Очень скоро про джанкойскую контрразведку пошли слухи о провокациях, вымогательствах, исчезновении людей и просто грабежах. Не зная всей тонкости этого аппарата, я назначил ревизию шаровского учреждения. Но Шаров категорически против этого запротестовал, заявляя, что он корпусу не подчинен, а ревизия выдаст много важных секретов, которые он никому, кроме своего начальства (Ставка), открыть не может. В подтверждение его слов я получил из Ставки телеграмму с указанием не вмешиваться не в свои дела. Видимо, Шаров успел связаться по прямому проводу с кем-либо из ставочной контрразведки и Деникину сунули на подпись телеграмму. Не думаю, чтобы он сделал это сознательно.
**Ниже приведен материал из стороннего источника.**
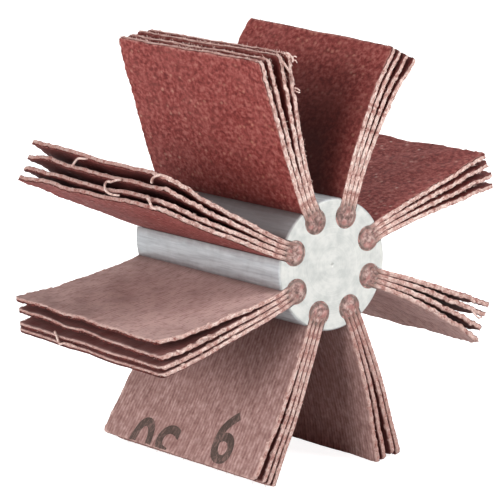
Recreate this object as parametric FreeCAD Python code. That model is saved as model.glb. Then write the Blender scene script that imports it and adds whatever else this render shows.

В ответ на это я подал рапорт о подчинении Шарова мне; ответа не последовало. На телеграмму же последовал ответ, что содержание корпусных контрразведчиков будет слишком дорого. Выходило так, будто я просил учреждения лишней контрразведки, но суть вопроса заключалась в том, что Ставка считала необходимым содержать при корпусе контрразведку, не подчиненную ему. Кроме того, мне было указано, что если я шаровской контрразведкой недоволен, то должен сообщить его начальству. Я так и поступил. Ответ полковника Астраханцева гласил, что по сделанному им расследованию все слухи о злоупотреблениях оказались ложными и что, видимо, злоумышленники, сочувствующие красным, стараются оклеветать такого энергичного работника, как чиновник Шаров, чтобы отделаться от него.
Так личной ревизии я добиться не мог. Разрешено мне было только проверить суммы, отпускаемые штабом корпуса на посылку агентов в расположение красных. Мой начальник штаба Дубяго произвел по моему приказу эту ревизию, но что тут можно было проверить? По наряду корпуса отправлены №№ такие-то, им выдано столько-то в такой-то валюте, такие-то вернулись и дали в штаб такие-то сведения, а такие-то, «видимо, погибли у красных», а докажите — не подставные ли это лица. Такая ревизия, конечно, никакого результата дать не могла, и Шаров оказался чист.